Muitas coisas. Mas, em termos de pedagogia para crianças, destacaria seu trabalho sobre o brincar e a definição que ele deu à brincadeira. A literatura tradicional assumia que as crianças brincam de uma forma predeterminada, mas Vygotsky disse que, na brincadeira, crianças e professores criam juntos uma situação imaginária, na qual o significado de objetos e ações podem ser mudados. E isso é muito importante na relação entre brincadeira e aprendizado. Em sua teoria, quando uma criança pega um pedaço de madeira e o transforma em um cavalinho, faz algo parecido com usar um pedaço de madeira como uma régua para medir as coisas. A medida também é algo abstrato, desenvolvido culturalmente, não existe na natureza. Da mesma forma, a brincadeira é algo construído. Por isso, o jeito de brincar é diferente em cada país, porque não é algo natural, biológico.
Foi essa concepção de brincadeira que a levou a investigar se os contos de fada são uma boa forma de ensinar conceitos científicos para crianças?
Sim. Por que escolhi os contos de fada? Eles são uma importante tradição em muitas comunidades, e sua carga dramática faz com que a criança responda emocionalmente à história e se identifique com os personagens. Ao mesmo tempo, eles têm a vantagem de permitir à criança entrar e sair daquela situação. Ela se envolve, mas, se fica com medo, pode se afastar. Outros autores que trabalham com a teoria de Vygotsky já argumentaram que esse gênero é um importante apoio ao desenvolvimento infantil, então considerei interessante investigar como ligá-los ao aprendizado de conceitos científicos. E o que acontece é que as crianças ficam tão ligadas ao conto que se sentem motivadas a encontrarem soluções para os problemas dos personagens. Elas realmente querem ajudar, o que as torna emocionalmente engajadas. E isso é experimentado de forma coletiva.
Isso é interessante, porque Vygotsky dizia justamente que o aprendizado envolve a emoção, não é um processo apenas racional.

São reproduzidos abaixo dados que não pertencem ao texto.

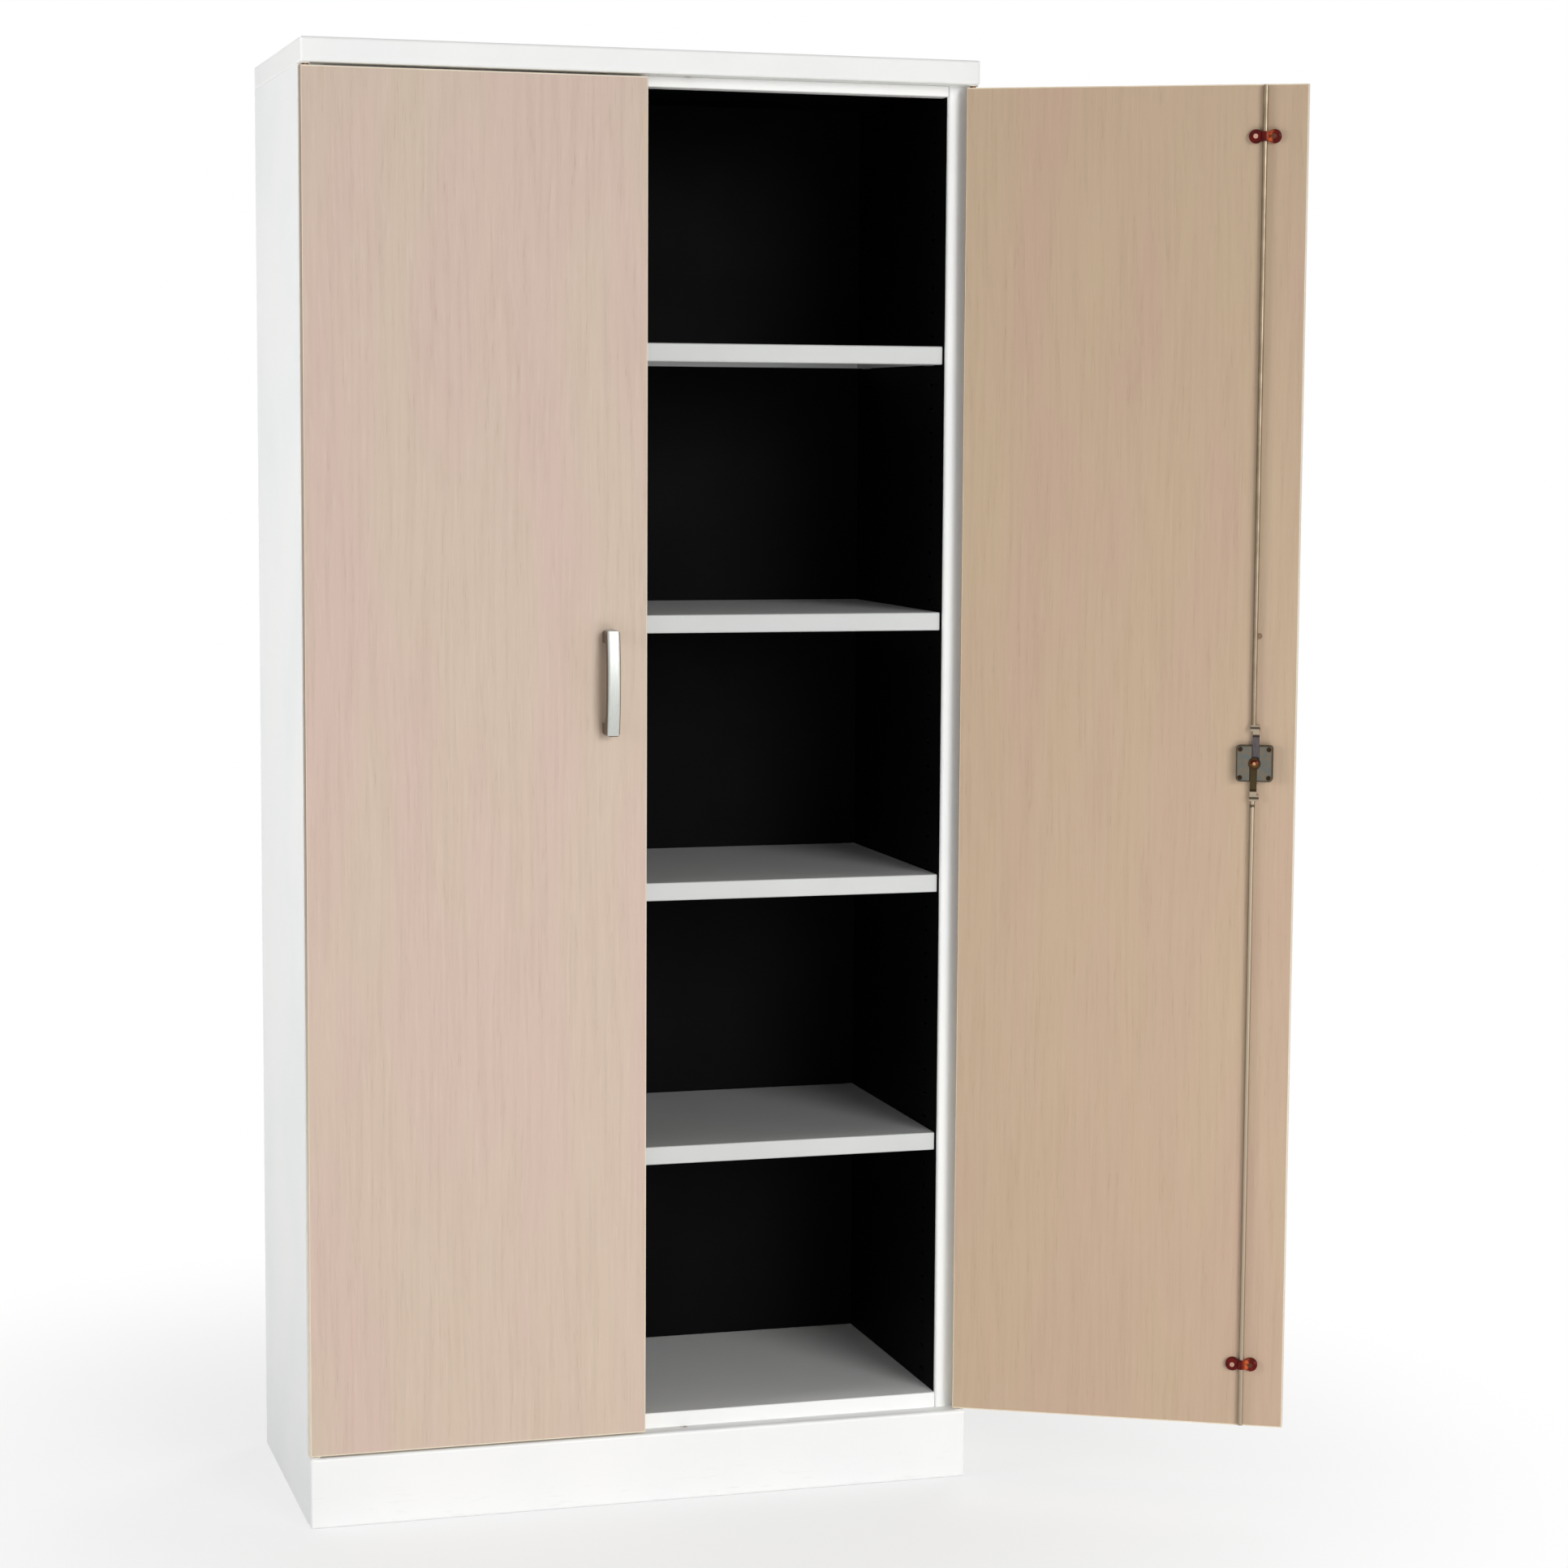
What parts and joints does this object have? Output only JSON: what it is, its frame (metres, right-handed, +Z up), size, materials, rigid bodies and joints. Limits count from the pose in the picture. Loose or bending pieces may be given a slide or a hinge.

Exato. A cognição não funciona isoladamente. Tudo que aprendemos está em um contexto, há sempre uma dimensão social envolvida. Seus sentimentos influenciam seus pensamentos e vice-versa. E nós estamos sempre respondendo emocionalmente ao nosso pensamento e pensando sobre nossos sentimentos. Não é possível separar um do outro, não é assim que funcionamos como seres humanos. Esse é um ponto com o qual concordo totalmente com Vygotsky e que torna seu trabalho tão útil.
Deveríamos, então, considerar a importância da brincadeira também em outras fases do ensino? Hoje, ainda parece mais fácil deixar as crianças aprenderem dessa forma na pré-escola. Mas, quando elas chegam ao 1º ou 2º anos, estão com 6, 7 anos, surge uma necessidade de tornar o ensino algo “sério”.
Há vários indícios de que as crianças têm um aprendizado mais rico quando você muda as condições de ensino, saindo dessa forma mais “séria” e as deixando viver experiências de aprendizado criativas, seja por meio do teatro e da arte, seja por alguma outra forma. Em Vitória (estado australiano), por exemplo, existe uma escola para crianças de até 12 anos que se destaca nesse aspecto. E, quando outros colégios recebem os alunos que saem de lá, os novos professores ficam admirados, pois são estudantes motivados, interessados, curiosos. Eles perguntam: “O que tem na água desta escola? O que é feito lá?”.